The executive then sells a million copies of their book about building corporate culture through things like board games that allow executives to interact with low level employees and not be detached from how things are going in the organization! Because the executive wrote accurately about everything happening within their event horizon, it all rings true. Other executives buy the book and try the strategy and observe similar results.
Meanwhile, from within the event horizon of somebody at a smaller satellite office, there is no board game night. There never was. For them, the corporate culture is defined by the local managers who might all be complete assholes to the people beneath them. But if they are nice to the executive at the main office, the executive thinks that things must be running great at the satellite office. And for the employee there, the executive writing a book about talking to all the regular employees is a complete stranger and would seem to be a hypocrite or liar.
Bringing it Home
I’ve been talking about separate physical offices because that’s a simple mental model. Obviously with so much being remote these days, that mental model has become less useful one. The corporate event horizon is definitely not a physical thing measured in feet and inches. It’s about connectivity between people. Physical separation is one way to limit the connectivity between people. But if you are scheduled in Zoom and Hangouts meetings all day while working from home, you’ll really only interact with the people directly in those meetings.

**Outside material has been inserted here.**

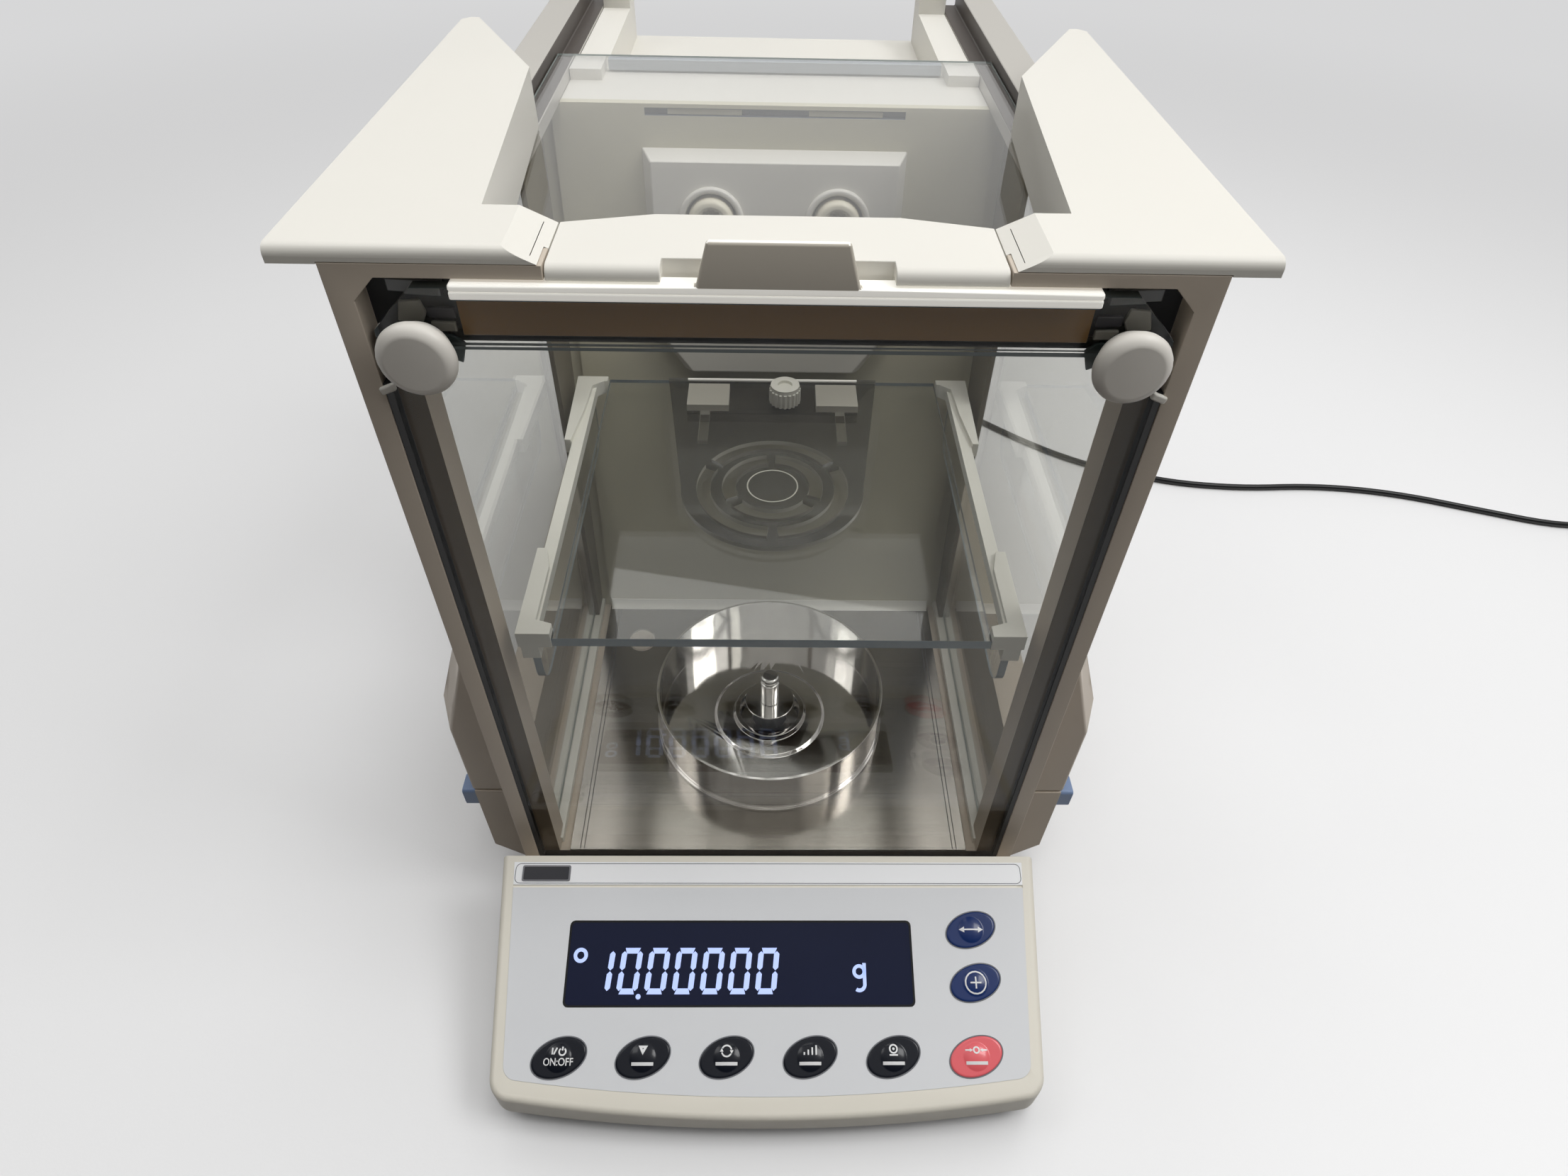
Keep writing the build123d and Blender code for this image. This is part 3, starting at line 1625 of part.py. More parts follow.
parts = {
    "base_housing": base_housing(),
    "base_plate": base_plate(),
    "base_screws": base_screws(),
    "front_feet": front_feet(),
    "levelling_foot_left": levelling_foot(-foot_x),
    "levelling_foot_right": levelling_foot(foot_x),
    "floor_plate": floor_plate(),
    "spirit_level": spirit_level(),
    "draft_ring": draft_ring(),
    "weighing_pan": weighing_pan(),
    "reference_weight": reference_weight(),
    "weighing_lever": weighing_lever(),
    "weighing_cell": weighing_cell(),
    "calibration_weight": calibration_weight(),
    "front_frame": front_frame(),
    "front_glass": front_glass(),
    "front_gasket": front_gasket(),
    "glass_trim": glass_trim(),
    "shoulder_cover_left": mirrored(shoulder_cover()),
    "shoulder_cover_right": shoulder_cover(),
    "roof_rails": both(roof_rail()),
    "roof_glass": roof_glass(),
    "roof_beam": roof_beam(),
    "side_floor_rails": both(floor_rail()),
    "rear_wall": rear_wall(),
    "ioniser_cover": ioniser_cover(),
    "ioniser_emitters": ioniser_emitters(),
    "rear_housing": rear_housing(),
    "rear_panel": rear_panel(),
    "main_board": main_board(),
    "shelf_glasses": shelf_glasses(),
    "shelf_rails": both(shelf_rail()),
    "shelf_vent_plate": shelf_vent_plate(),
    "shelf_knob": shelf_knob(),
    "console_top": console_top(),
    "console_bottom": console_bottom(),
    "panel_overlay": panel_overlay(),
    "display_window": display_window(),
    "display_board": display_board(),
    "power_jack": power_jack(),
    "dc_plug": dc_plug(),
    "supply_cord": supply_lead(),
}
for name, x, y, long, short in key_places():
    parts[name] = key(x, y, long, short)
for side, shape in (("right", door_glass()), ("left", mirrored(door_glass()))):
    parts[f"side_door_glass_{side}"] = shape
for side, shape in (("right", door_handle()), ("left", mirrored(door_handle()))):
    parts[f"side_door_handle_{side}"] = shape
for side, shape in (("right", door_catch()), ("left", mirrored(door_catch()))):
    parts[f"door_catch_{side}"] = shape
for side, shape in (("right", thumbscrew()), ("left", mirrored(thumbscrew()))):
    parts[f"thumbscrew_{side}"] = shape
coil, coil_end = cord_coil()
print("coil end", coil_end)
parts["cord_coil"] = coil
parts["ac_adapter"] = ac_adapter(coil_end)

for name, shapes in parts.items():
    export(name, shapes)
print(len(parts), "sub-parts")
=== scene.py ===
# Microbalance: glass weighing chamber, sloping key console, rear cell housing and supply lead.
import json
import math

import bmesh
import bpy
import numpy as np
from mathutils import Matrix, Vector


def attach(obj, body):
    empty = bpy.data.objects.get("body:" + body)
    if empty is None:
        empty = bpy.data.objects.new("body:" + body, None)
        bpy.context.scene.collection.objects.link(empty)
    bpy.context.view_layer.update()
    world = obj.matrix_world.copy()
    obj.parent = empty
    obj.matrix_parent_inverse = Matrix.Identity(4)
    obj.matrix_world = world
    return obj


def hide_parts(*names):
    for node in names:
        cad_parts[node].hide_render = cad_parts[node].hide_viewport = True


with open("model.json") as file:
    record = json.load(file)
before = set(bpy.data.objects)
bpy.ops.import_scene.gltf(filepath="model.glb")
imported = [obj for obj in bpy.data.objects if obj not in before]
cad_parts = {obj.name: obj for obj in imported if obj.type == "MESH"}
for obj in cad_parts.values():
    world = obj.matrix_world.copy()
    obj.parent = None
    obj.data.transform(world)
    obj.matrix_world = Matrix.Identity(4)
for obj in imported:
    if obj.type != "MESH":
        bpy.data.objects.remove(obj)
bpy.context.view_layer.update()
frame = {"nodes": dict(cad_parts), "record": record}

place = {  # where the frame's planes lie, in metres, as the CAD has them
    "glassY": -0.12505,
    "floorZ": 0.034,
    "slopeY": -0.13705,
    "slopeZ": 0.054,
    "slopeTurn": math.radians(17.3),
    "wallFoot": 0.163,
    "wallLean": 0.122,
}
chamberZero = np.array([0, place["glassY"], place["floorZ"]])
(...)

That’s not to say that those are the only people within your event horizon. I’m emphatically not just talking about people in a social network graph where anybody with more than N edges distance from you is “outside your event horizon.” This is more nebulous than that. It often happens that I am on a meeting with a colleague on another team and they’ll mention, “My boss says we can work on that next week.” Consequently, I am getting some information from the boss of that team, just indirectly. The further from me someone is in my interactions, the less information I get from them, with more lag, and less clarity. But if I still have some degree of indirect awareness of the person, they are within my event horizon. The things they do can penetrate my bubble and affect my life. But for a distant person I don’t interact with directly, a lot of what they actually do may lie outside my event horizon. They could spend 90% of their time working with a team I’ve never heard of because the org chart has grown so baroque. I’ll never hear about any of that hard work they are doing with that team I’ve never heard of. I wouldn’t even know where to begin asking questions about who is helping a team I’ve never heard of work on a project I can’t fathom for a customer I’ll never hear about. But more important than the fact that I wouldn’t know where to begin asking those questions, is that I’d never have any indication that there are questions to be asked about such things in the first place.